Similarly, the future, beyond the period covered by the dream, was only hinted at within the dream world, a virtual extension of what was already a virtual world. Yet each moment of a normal dream is completely soaked in future and past: walking a few steps is implicitly given as walking from a place you were a while ago to a place where you will be later, even if you walk without any specific plan or purpose.

But the next moment does not have to obey this logic: sooner or later the dreamer wakes up, and sees the double unreality of the dream future. This is particularly clear when in the dream you were just about to experience something very desirable or very abhorrent. It may take you a while to realize that you have woken up, after first wondering why the expected event did not happen, and then realizing that even the experienced events never really happened.

A Working Hypothesis

Taking our dream experience as an example, it is easy to see how our felt sense of the reality of past and future are only that: a felt sense, without any direct proof. Everything that is given by our sensory experience takes place in the present. Past and future are merely inferred.

If we can bring up the discipline to postpone any conclusion as to the truth of the existence of past and future, we can quickly enter a rich world of new forms of experience. You are not asked to accept or deny the existence of past and future. The challenge is precisely to do neither, and to leave the question open, while investigating only the experimental evidence, without drawing unwarranted conclusions either way.

Absence of proof for the existence of something does not imply its non-existence. It only means that its existence is not automatically guaranteed. And this implies that it is wise to explore the consequences of the possibility that there would be no such existence.

As a working hypothesis, imagine that you would somehow have received convincing evidence that the past and present have no reality beyond what is given in the present. How would you react to that news? And as a first step in trying to work out the consequences of this working hypothesis, how would you experience such a situation?

Duration

When we experiment with viewing the present as a snapshot, the point is not to treat it as an infinitesimally short moment in time. For one thing, we normally don't resolve events in time that are more closely spaced than about 1/20th of a second. For another, a very short snapshot would freeze any motion, and in practice we can clearly experience the state of motion of objects passing us.

What the exact duration of a snapshot, in our sense, should be is an interesting question. An good upper limit would be three seconds, since there is evidence that this is the maximum time that we can keep events in mind while still feeling them as more or less present.

From a technical point of view, the best definition of a snapshot would probably be some form of weighting function centered at the exact present, with a full-width-half-maximum of a significant fraction of a second, and wings reaching out to a few seconds in either direction of time.

No Duration

However, such a technical definition would be misleading, and only makes sense from within a picture in which we have already decided that past and present actually exist, in order to define our weighting procedure. It would be like measuring the extrinsic curvature of a cylinder, by measuring it in three dimensions.

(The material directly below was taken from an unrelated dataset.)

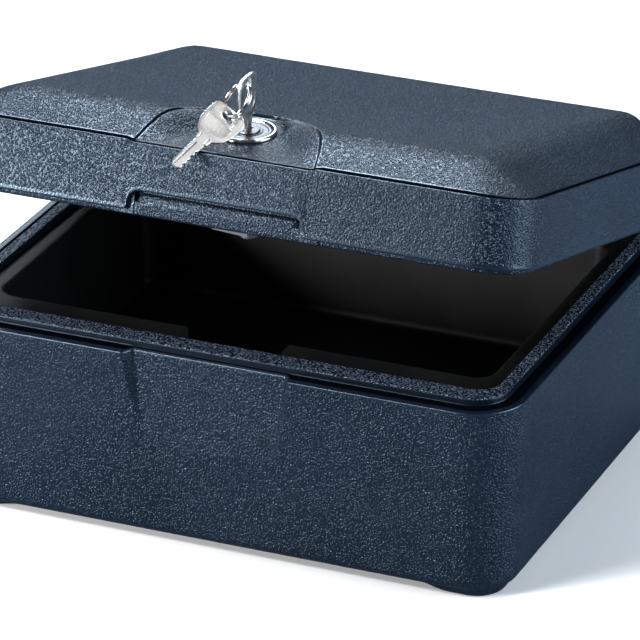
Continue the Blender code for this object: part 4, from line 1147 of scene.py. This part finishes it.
def key_outline():
    """The key's outline with its hole at the origin and its tip towards -Y."""
    bow = [(4.4, -20.6), (6.6, -18.6), (9.0, -15.2), (10.3, -10.5), (10.8, -5.0), (10.7, -0.2)]
    bow += [(9.6, 3.0), (6.6, 4.35), (2.4, 4.6)]
    points = bow + [(-x, y) for x, y in reversed(bow)]
    rounded = []
    for four in zip(points, points[1:], points[2:], points[3:]):
        rounded += drawn_span(*four, 4)
    shank_left = [(-6.6, -18.6), (-4.5, -20.4), (-4.4, -23.6), (-SHANK_HALF, -24.8)]
    shank_left += [(-SHANK_HALF, -44.6)]
    tip = [(-1.4, -47.2), (1.5, -47.2), (SHANK_HALF, -45.3)]
    bitting = []
    for start, cut in ((-43.7, 1.0), (-40.1, 0.5), (-36.5, 1.2), (-32.9, 0.7)):
        for depth, along in ((0, 0), (cut, 0.8), (cut, 1.6), (0, 2.4)):
            bitting.append((SHANK_HALF - depth, start + along))
    shank_right = [(SHANK_HALF, -24.8), (4.4, -23.6), (4.5, -20.4)]
    return [tuple(p) for p in rounded] + shank_left + tip + bitting + shank_right


def key_piece_mesh():
    """A key blank with its hole, milled groove, slits at the bow's root and sunk panels."""
    mesh = plate_mesh([key_outline(), hole_loop(KEY_HOLE, 40)], KEY_THICKNESS, 0.22)
    panel = [(7.2, -6.0), (8.1, -9.0), (6.6, -14.0), (0, -16.6), (-6.6, -14.0), (-8.1, -9.0)]
    panel += [(-7.2, -6.0), (0, -5.2)]
    cuts = []
    for face in (-1, 1):
        low, high = sorted((face * 0.62, face * 2.0))
        cuts.append(block((-1.9, -48, low), (-0.5, -26, high), 0.2, 2))
        slit_low = low - 0.15 * (face > 0)
        for side in (-1, 1):
            near, far = sorted((side * 2.1, side * 3.2))
            cuts.append(block((near, -25.2, slit_low), (far, -19.5, high), 0.3, 2))
        sunk = plate_mesh([smooth_loop(panel)], 0.8, 0.1)
        sunk.transform(Matrix.Translation((0, 0, face * 1.14 * MM)))
        cuts.append(sunk)
    return carve(mesh, cut=cuts)


def turn_from(columns):
    """The turn whose X, Y and Z axes are the given columns."""
    return Matrix(columns).transposed().to_4x4()


def ring_path(turns=1.92, pitch=1.54, steps=72):
    """The split ring's wire, from end to end, hanging below the origin."""
    points = []
    count = int(turns * steps)
    for i in range(count + 1):
        angle = -math.pi / 2 - math.pi * turns + 2 * math.pi * turns * i / count
        x, y = RING_RADIUS * math.cos(angle), RING_RADIUS * math.sin(angle)
        points.append((x, RING_RADIUS + y, pitch * turns * (i / count - 0.5)))
    return points


def square_to(axis, vector):
    """The unit vector nearest to the given one that stands square to the axis."""
    return (vector - vector.dot(axis) * axis).normalized()


def build_keys():
    upright = turn_from(((0, -1, 0), (0, 0, 1), (-1, 0, 0)))
    mesh = key_piece_mesh()
    matrix = LOCK @ placed(KEY_HOLE_AT) @ upright
    add_piece("inserted_key", mesh, matrix, "inserted_key", NICKEL, "key_in_lock")

    down = Vector((-0.341, -0.519, -0.784)).normalized()
    across = square_to(down, Vector((0.766, -0.643, 0)))
    wire = {"bevel_depth": RING_WIRE * MM, "bevel_resolution": 5, "use_fill_caps": True}
    mesh = curve_mesh([ring_path()], closed=False, dimensions="3D", **wire)
    matrix = LOCK @ placed(KEY_HOLE_AT) @ turn_from((across, down, across.cross(down)))
    add_piece("split_ring", mesh, matrix, "ring", RING_STEEL, "key_ring")

    along = -Vector((-0.273, -0.910, -0.311)).normalized()
    face = square_to(along, Vector((0.34, -0.72, 0.60)))
    mesh = key_piece_mesh()
    spare_hole = KEY_HOLE_AT + 2 * RING_RADIUS * down
    matrix = LOCK @ placed(spare_hole) @ turn_from((along.cross(face), along, face))
    add_piece("second_key", mesh, matrix, "spare", NICKEL, "spare_key")


# ---- carried-over CAD nodes

def dress_cad_nodes():
    """Procedural finishes and softened edges on the small parts kept from the CAD model."""
    for material, names in CAD_NODE_MATERIALS:
        for name in names:
            obj = nodes[name]
            obj.data.materials.clear()
            obj.data.materials.append(material)
            if material in (ZINC, DULL_ZINC, BRASS):
                bevel = obj.modifiers.new("soft_edges", "BEVEL")
                bevel.width = 0.12 * MM
                bevel.segments = 2
                bevel.limit_method = "ANGLE"
                bevel.angle_limit = SHARP_ANGLE


# ---- floor, light and camera

AIM = Vector((0, 0, 0.12))
WHITE = (1.0, 1.0, 1.0)
COOL = (0.80, 0.90, 1.0)
# Soft lights: (name, place in metres, width, height, watts, colour).
LIGHTS = (
    ("key", (-0.70, -1.15, 1.45), 0.42, 0.42, 28, WHITE),
    ("front_left", (-0.80, -1.05, 0.38), 0.24, 0.24, 26, WHITE),
    ("overhead", (-0.75, 0.85, 1.9), 0.5, 0.5, 44, COOL),
    ("backdrop", (-0.7, 2.1, 1.35), 1.4, 0.5, 18, COOL),
    ("right_fill", (1.7, 0.1, 0.6), 1.2, 1.2, 52, COOL),
    ("key_card", (1.0, 0.2, 1.95), 0.9, 0.9, 2.8, WHITE),
)
# What the floor looks like in reflections, and what lights the object from all round.
FLOOR_REFLECTED = (0.10, 0.14, 0.19)
ROOM_LIGHT = (0.05, 0.055, 0.065)


def add_light(name, position, width, height, power, colour):
    data = bpy.data.lights.new(name, "AREA")
    data.energy = power
    data.color = colour
    data.shape = "RECTANGLE"
    data.size = width
    data.size_y = height
    obj = linked(name, data)
    obj.location = position
    obj.rotation_euler = (AIM - Vector(position)).to_track_quat("-Z", "Y").to_euler()


def floor_material():
    """A pale floor that glows to white far away, and is darker in reflections."""
    n = Nodes("pale_floor")
    tone = n.mix(n.noise(0.004, 3.0), (0.80, 0.80, 0.80), (0.84, 0.84, 0.84))
    path = n.add("ShaderNodeLightPath")
    tone = n.mix(path.outputs["Is Glossy Ray"], tone, FLOOR_REFLECTED)
    far = n.vector("LENGTH", {0: n.place})["Value"]
    glow = n.times(n.span(far, 0.5, 2.0), path.outputs["Is Camera Ray"])
    return n.finish(
        Base_Color=tone,
        Roughness=0.9,
        Specular_IOR_Level=0.1,
        Emission_Color=WHITE,
        Emission_Strength=glow,
    )


def build_stage():
    bm = bmesh.new()
    bmesh.ops.create_grid(bm, x_segments=1, y_segments=1, size=30)
    mesh = mesh_from(bm)
    mesh.materials.append(floor_material())
    linked("floor", mesh)

    # A white backdrop to the camera, and a dim even light to the object.
    world = bpy.data.worlds.new("studio")
    bpy.context.scene.world = world
    world.use_nodes = True
    tree = world.node_tree
    path = tree.nodes.new("ShaderNodeLightPath")
    mix = tree.nodes.new("ShaderNodeMix")
    mix.data_type = "RGBA"
    mix.inputs[6].default_value = (*ROOM_LIGHT, 1)
    mix.inputs[7].default_value = (*WHITE, 1)
    tree.links.new(path.outputs["Is Camera Ray"], mix.inputs[0])
    tree.links.new(mix.outputs[2], tree.nodes["Background"].inputs["Color"])

    for light in LIGHTS:
        add_light(*light)


# The camera fitted to the photograph: its place in millimetres from the middle of the base's
# plan, its direction in degrees, and its focal length in pixels of a 640-pixel image.
CAMERA_AT = Vector((1060.12, -2454.78, 1311.61))
AZIMUTH = math.radians(23.2)
ELEVATION = math.radians(24.67)
ROLL = math.radians(-0.214)
FOCAL_PIXELS = 5150.4
IMAGE_PIXELS = 640
SENSOR_MM = 36


def build_camera():
    tilt = Matrix.Rotation(math.pi / 2 - ELEVATION, 4, "X")
    turn = Matrix.Rotation(AZIMUTH, 4, "Z") @ tilt @ Matrix.Rotation(ROLL, 4, "Z")
    data = bpy.data.cameras.new("camera")
    data.sensor_width = SENSOR_MM
    data.lens = FOCAL_PIXELS / IMAGE_PIXELS * SENSOR_MM
    data.clip_end = 50
    camera = linked("camera", data)
    camera.matrix_world = placed(CAMERA_AT + FRAME_SHIFT) @ turn
    bpy.context.scene.camera = camera


build_base_shell()
build_base_liner()
build_lid_shell()
build_lid_liner()
build_lock()
build_keys()
dress_cad_nodes()
build_stage()
build_camera()
bpy.context.scene.view_settings.view_transform = "Standard"

bpy.context.view_layer.update()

If we measure the intrinsic curvature of a cylinder, by rolling out its surface, together with all the pictures that we may have drawn on it, we see that the curvature thus defined is zero. A two-dimensional ant crawling within and along the surface of a cylinder will never be able to measure the extrinsic curvature: for that, the ant has to leave the surface.

A sphere, however, does have intrinsic curvature: intuitively, we cannot roll out its surface without tearing or stretching it; more formally, when we measure the three angles of a triangle, for example, we find a value larger than 180 degrees, while we always find exactly 180 degrees for a triangle drawn on a cylinder.

Similarly, while the extrinsic duration of a snapshot could be said to be of order a second or so, the intrinsic duration of a snapshot in our terms is exactly zero. Our sense of motion, for example, feels like an instantaneous property of a moving object, right here in the present; it is only the extrinsic procedure of taking a picture that would imply the need for a duration in order to show motion.

Notes

Because the current experiment is more radical than any of the experiments we have carried out before, in part 1, it is very important to include anything in your lab notes that you can notice as possibly having anything to do with this new experiment.

Try to notice even faint and vague aspects of a change in atmosphere or general feeling tones that appear when you make the switch from sliding through a time continuum to floating in a snapshot. Try not to imagine what to expect when doing the experiment: rather just do the experiment, and jot down what happens, whether or not it makes sense or was or was not expected.

The worst that can happen is that you later conclude that a certain fraction of your notes were, after all, perhaps not relevant or interesting. Even so, don't discard or prune your notes -- a first rule in doing lab experiments is to keep complete records, coffee stains and all in case of paper note books.

If you take notes on a computer, it would be a good discipline to make your files read-only immediately after each lab session, so as to explicitly prevent any cleaning up or pruning you might be tempted to do at the end of an experiment. Later on, perhaps much later, you might find clues and hints that may turn out to be interesting in the light of what you have learned in the mean time.

Questions

Of course, all this talk about making notes and later referring to them buys into the conventional picture of dealing with past and future. But this does in no way invalidate our approach. When we switch to a snapshot picture of reality, we still keep all these notions of a past and future intact. The information in them does not change.

The difference is one of status: even if a picture in a mirror carries the same information as the picture of an object in front of the mirror, we assign a very different status to the picture in the mirror. We wouldn't try to grab behind the mirror in order to try to pick up an imputed object behind a reflection. We don't feel attached to a reflection the way we might feel attached to an actual object.

How does your attachment to past and future change, when you seriously perform the experiments described above? Does this change your mood, your sense of choice and freedom? How does your body react, when you make the switch?

Do your shoulders or eyes or breathing feel different? If they feel more relaxed, in what way? And by allowing them to relax further, does that in turn feed back in your ability to do the experiment more fully? Can you go deeper into the experiment by finding and moving some type of mental muscles you didn't know you had?